Almost all mortgage agreements require that homeowners maintain continuous insurance coverage on their property. Homeowners always have a choice to select their own coverage, but if a homeowner does not maintain the required insurance policy, the lender will obtain the necessary insurance to ensure the property (which serves as collateral for the loan) remains protected from damage or destruction. Insurance obtained by the lender is known as lender-placed insurance (LPI), also known as force-placed insurance or creditor-placed insurance.

LPI protects homeowners and supports homeownership.

LPI protects homeowners' most important asset, their home. LPI supports homeownership by ensuring a home will always be protected and facilitating the mortgage process by removing the risk of uninsured loss for lenders, investors, and homeowners.

Mortgages require homeowners insurance and LPI provides coverage regardless of the home’s geography or condition.

Lenders obtain LPI only when it is necessary. LPI covers any home that needs insurance, even those in high-risk flood or fire-prone areas, that other insurers may not be willing to cover.

Homeowners always have the choice to obtain their own insurance.

The LPI process ensures clear and simple communication with the homeowner, stressing that they can, and should, obtain their own insurance policy. When a homeowner does not maintain the required insurance, lenders provide reminder notices that the homeowner must secure insurance on the property.
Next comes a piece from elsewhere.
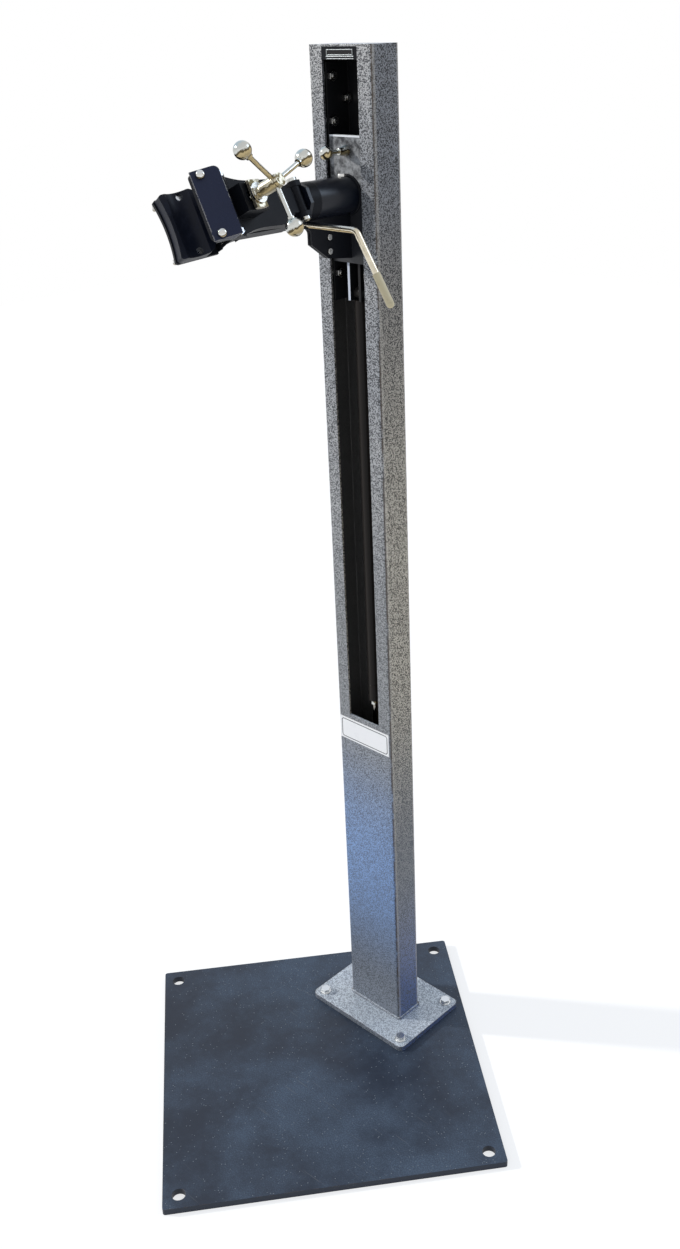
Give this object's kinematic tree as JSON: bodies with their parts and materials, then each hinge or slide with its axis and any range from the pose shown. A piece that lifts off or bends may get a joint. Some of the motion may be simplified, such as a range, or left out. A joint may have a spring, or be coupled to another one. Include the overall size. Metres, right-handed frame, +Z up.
{
  "type": "bicycle repair station",
  "caption": "Floor-bolted bicycle repair station: slotted column with a roller carriage on a gas spring, a rotating arm and a screw clamp with two padded jaws",
  "frame": {"origin": "centre of the floor-bolt pattern on the underside of the base plate", "axes": "+Z up along the column, -Y the way the column's front and the clamp arm face, +X to the right when facing +Y"},
  "size_m": [0.8398, 0.8398, 1.812],
  "materials": {
    "black_plate": "matt black coated steel plate, dusty",
    "column_grey": "silver-grey powder coat with a fine hammered grain",
    "black_coat": "black powder coat, half gloss",
    "cover_black": "blue-black textured coat",
    "zinc": "zinc plated steel, slightly yellow",
    "rod_chrome": "hard chromed rod",
    "cylinder_black": "gloss black lacquer",
    "bearing_steel": "ground bearing steel",
    "spindle_steel": "plain turned steel, greased",
    "spring_steel": "plain spring steel",
    "tag_white": "blank white plate",
    "glide_nylon": "natural nylon",
    "grip_cream": "cream plastic sleeve",
    "pad_rubber": "black rubber, worn"
  },
  "bodies": {
    "column": {"base_plate": "black_plate", "column_flange": "column_grey", "flange_bolts": "zinc", "column_tube": "column_grey", "top_cap": "column_grey", "top_stop": "black_coat", "tag_plate": "tag_white", "anchor_lugs": "column_grey", "anchor_pin": "zinc", "gas_rod": "rod_chrome", "gas_piston": "zinc"},
    "carriage": {"carriage_channel": "black_coat", "front_plate": "black_coat", "eye_lugs": "black_coat", "eye_bolt": "zinc", "gas_cylinder": "cylinder_black", "rod_guide": "zinc", "arm_tube": "black_coat", "split_collar": "black_coat", "gusset_plates": "black_coat", "gusset_screws": "zinc", "lever_boss": "black_coat", "stop_screw": "zinc", "roller_bolts": "zinc", "roller_nuts": "zinc", "roller_spacers": "zinc", "side_glides": "glide_nylon", "plunger_housing": "zinc", "plunger_spring": "spring_steel"},
    "plunger": {"plunger_pin": "zinc", "plunger_knob": "zinc"},
    "front_rollers_1": {"front_rollers_top": "bearing_steel"},
    "front_rollers_2": {"front_rollers_upper": "bearing_steel"},
    "front_rollers_3": {"front_rollers_low": "bearing_steel"},
    "rear_rollers_1": {"rear_rollers_upper": "bearing_steel"},
    "rear_rollers_2": {"rear_rollers_low": "bearing_steel"},
    "lever": {"lock_lever": "zinc", "lever_grip": "grip_cream"},
    "head": {"head_spindle": "spindle_steel", "head_flange": "black_coat", "spindle_ring": "spindle_steel", "jaw_root": "black_coat", "fixed_arm": "black_coat", "cross_nut": "zinc", "fixed_jaw": "black_coat", "fixed_pad": "pad_rubber", "fixed_jaw_bolts": "zinc", "hinge_pin": "zinc"},
    "swing_arm": {"moving_arm": "black_coat", "moving_jaw": "black_coat", "moving_pad": "pad_rubber", "jaw_cover": "cover_black", "moving_jaw_bolts": "zinc"},
    "thrust": {"rocker_block": "zinc", "thrust_washers": "zinc"},
    "handle": {"clamp_screw": "zinc", "handle_hub": "zinc", "handle_spokes": "zinc", "handle_balls": "zinc"}
  },
  "joints": [
    {"name": "carriage_lift", "type": "slide", "parent": "column", "child": "carriage", "axis": [0, 0, 1], "range_m": [-0.66, 0]},
    {"name": "front_rollers_1_roll", "type": "hinge", "parent": "carriage", "child": "front_rollers_1", "pos_m": [-0.015, 0.1863, 1.768], "axis": [1, 0, 0], "range_deg": [-3438, 0]},
    {"name": "front_rollers_2_roll", "type": "hinge", "parent": "carriage", "child": "front_rollers_2", "pos_m": [-0.015, 0.1863, 1.705], "axis": [1, 0, 0], "range_deg": [-3438, 0]},
    {"name": "front_rollers_3_roll", "type": "hinge", "parent": "carriage", "child": "front_rollers_3", "pos_m": [-0.015, 0.1863, 1.479], "axis": [1, 0, 0], "range_deg": [-3438, 0]},
    {"name": "rear_rollers_1_roll", "type": "hinge", "parent": "carriage", "child": "rear_rollers_1", "pos_m": [-0.015, 0.2157, 1.736], "axis": [1, 0, 0], "range_deg": [0, 3438]},
    {"name": "rear_rollers_2_roll", "type": "hinge", "parent": "carriage", "child": "rear_rollers_2", "pos_m": [-0.015, 0.2157, 1.448], "axis": [1, 0, 0], "range_deg": [0, 3438]},
    {"name": "plunger_push", "type": "slide", "parent": "carriage", "child": "plunger", "axis": [0, 1, 0], "range_m": [0, 0.007], "deforming": ["plunger_spring"]},
    {"name": "lever_turn", "type": "hinge", "parent": "carriage", "child": "lever", "pos_m": [-0.015, 0.088, 1.56695], "axis": [1, 0, 0], "range_deg": [0, 60]},
    {"name": "clamp_rotation", "type": "hinge", "parent": "carriage", "child": "head", "pos_m": [-0.015, 0.178, 1.6], "axis": [0, -1, 0], "continuous": true},
    {"name": "handle_spin", "type": "hinge", "parent": "thrust", "child": "handle", "pos_m": [-0.015, -0.07, 1.6], "axis": [-0.8861, -0.1271, -0.4457], "range_deg": [0, 3432]},
    {"name": "thrust_slide", "type": "slide", "parent": "head", "child": "thrust", "axis": [-0.8861, -0.1271, -0.4457], "range_m": [0, 0.0287]},
    {"name": "arm_swing", "type": "hinge", "parent": "head", "child": "swing_arm", "pos_m": [-0.00249, 0.063, 1.60629], "axis": [0.4493, 0, -0.8934], "range_deg": [0, 13]}
  ],
  "couplings": [
    {"joint": "front_rollers_1_roll", "follows": "carriage_lift", "rad_per_m": 90.909},
    {"joint": "front_rollers_2_roll", "follows": "carriage_lift", "rad_per_m": 90.909},
    {"joint": "front_rollers_3_roll", "follows": "carriage_lift", "rad_per_m": 90.909},
    {"joint": "rear_rollers_1_roll", "follows": "carriage_lift", "rad_per_m": -90.909},
    {"joint": "rear_rollers_2_roll", "follows": "carriage_lift", "rad_per_m": -90.909},
    {"joint": "thrust_slide", "follows": "handle_spin", "m_per_rad": 0.00047746},
    {"joint": "arm_swing", "follows": "handle_spin", "ratio": 0.0037834}
  ]
}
How to Avoid a Lender-Placed Policy

Did you receive a letter from your lender that they are unable to confirm insurance on your home? If so, you should take the following steps immediately to avoid the lender purchasing a policy for the property.

Call your homeowners insurance company or agent to confirm there is coverage on your home and, as instructed by your lender, provide evidence of that coverage.

Lender-Placed Insurance Process

To secure a mortgage, borrowers must obtain homeowners insurance. When insurance is not maintained, Assurant will provide notifications reminding homeowners to provide proof of insurance. They do this on behalf of their mortgage servicing clients.

To learn more about how the lender-placed insurance process works watch this video.

LPI (Force Placed Insurance) Education

When a buyer purchases a home, the mortgage contract includes a requirement to maintain continuous insurance coverage on the property. For lenders and mortgage servicers, this helps protects the value of the financial asset the property represents and supports stability across the loan portfolio or business. This requirement also protects the home and provides peace-of-mind for the homeowner should the home ever be damaged or destroyed.

For more information, click to view the definition from the National Association of Insurance Commissioners and additional information from the Florida Office of Insurance Information.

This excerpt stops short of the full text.